How do we ensure that AI helps us move toward a life with clarity, purpose, and dignity rather than toward convenience alone?
Machines may help us see and create, but only humans can say why it matters.
The next stage of AI will force us to confront this question directly.
The human thread that must not break
It is tempting to imagine that AI is leading us toward a future where human involvement slowly thins out. But the opposite may be true. The more AI evolves, the more essential our presence becomes—not as technicians, but as interpreters.
The machine can generate a thousand possibilities.
The human must choose the one that aligns with values.
The machine can summarize the past.
The human must decide the future.
The machine can imitate emotion.
The human must feel it.
Perception AI helped machines see.
Generative AI helped them create.
The next era will help them guide, suggest, nudge, and shape.
That is precisely why humans cannot leave the loop—because meaning does not emerge from data.
It emerges from participation.
What comes next? A conversation, not a contest
Perhaps the future of AI will not be defined by what machines can do, but by how we respond to what they can do. Perception showed us that machines can recognize the world. Generative AI showed us they can reimagine it. The next stage will show us whether we are ready to share responsibility for how meaning is shaped.
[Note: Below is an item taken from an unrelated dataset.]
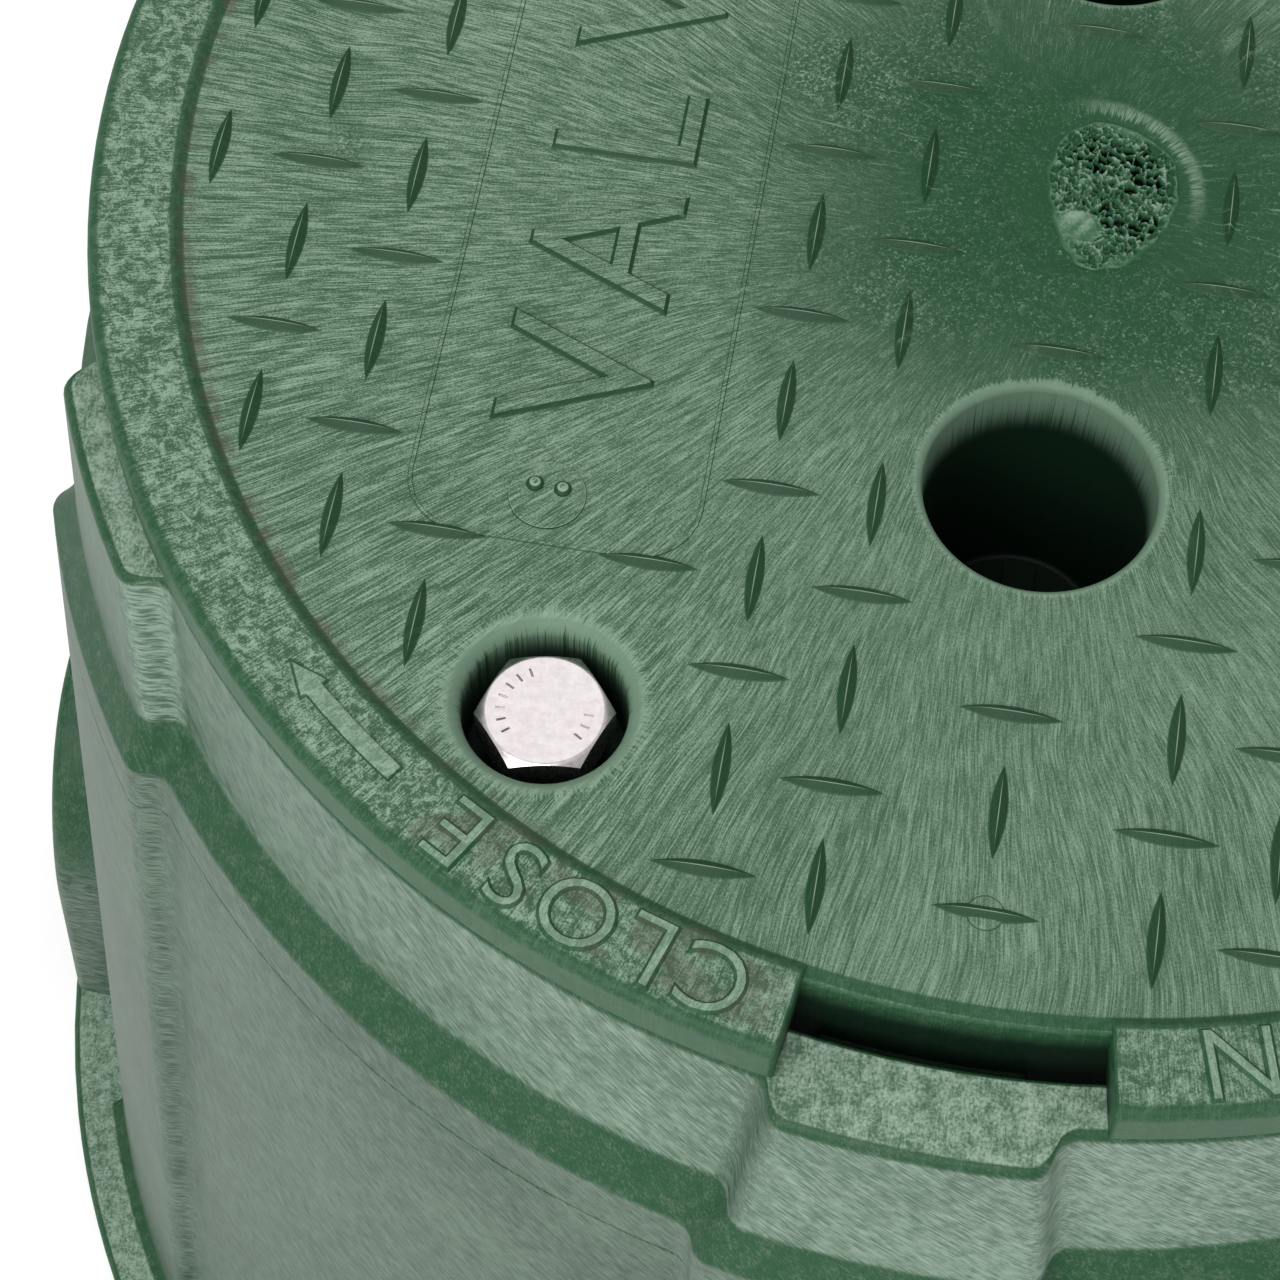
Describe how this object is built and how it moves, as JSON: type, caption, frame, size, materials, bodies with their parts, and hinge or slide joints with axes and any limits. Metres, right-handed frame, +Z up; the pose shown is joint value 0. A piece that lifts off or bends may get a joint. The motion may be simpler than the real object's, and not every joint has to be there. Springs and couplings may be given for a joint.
{
  "type": "valve box with cover",
  "caption": "Round, open-bottomed plastic valve box with outside columns, hooded pipe slots and a twist-lock cover with finger wells and a bolt.",
  "frame": {"origin": "centre of the base flange's underside, where the box stands", "axes": "+Z up along the box's axis; +X and +Y along the cover's square tread grid, with the pry notch towards -Y"},
  "size_m": [0.3192, 0.323, 0.2604],
  "materials": {
    "green_plastic": "moulded structural foam, streaked",
    "brass": "turned",
    "steel": "bright stainless"
  },
  "bodies": {
    "box": {"box_body": "green_plastic", "pipe_hood_right": "green_plastic", "pipe_hood_left": "green_plastic", "lock_shelf": "green_plastic"},
    "cover": {"cover": "green_plastic", "thread_insert": "brass"},
    "bolt_carrier": {"retaining_ring": "steel"},
    "bolt": {"lock_bolt": "steel"}
  },
  "joints": [
    {"name": "cover_turn", "type": "hinge", "parent": "box", "child": "cover", "pos_m": [0, 0, 0.253], "axis": [0, 0, 1], "range_deg": [0, 24]},
    {"name": "bolt_rise", "type": "slide", "parent": "cover", "child": "bolt_carrier", "axis": [0, 0, 1], "range_m": [-0.0046, 0.0108]},
    {"name": "bolt_turn", "type": "hinge", "parent": "bolt_carrier", "child": "bolt", "pos_m": [-0.0531, -0.0838, 0.22], "axis": [0, 0, 1], "range_deg": [-900, 2160]}
  ],
  "couplings": [
    {"joint": "bolt_rise", "follows": "bolt_turn", "m_per_rad": 0.00025266}
  ]
}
The future of intelligence is not autonomous.
It is relational.
It will not be a solo performance by machines nor a nostalgic retreat by humans.
It will be a conversation—uneven, imperfect, but transformative.
In this new era, the question is no longer “What can AI do?”
It is “What do we want intelligence to become when it is no longer ours alone?”
And perhaps the truest answer is this:
What comes next is not a machine, but a partnership.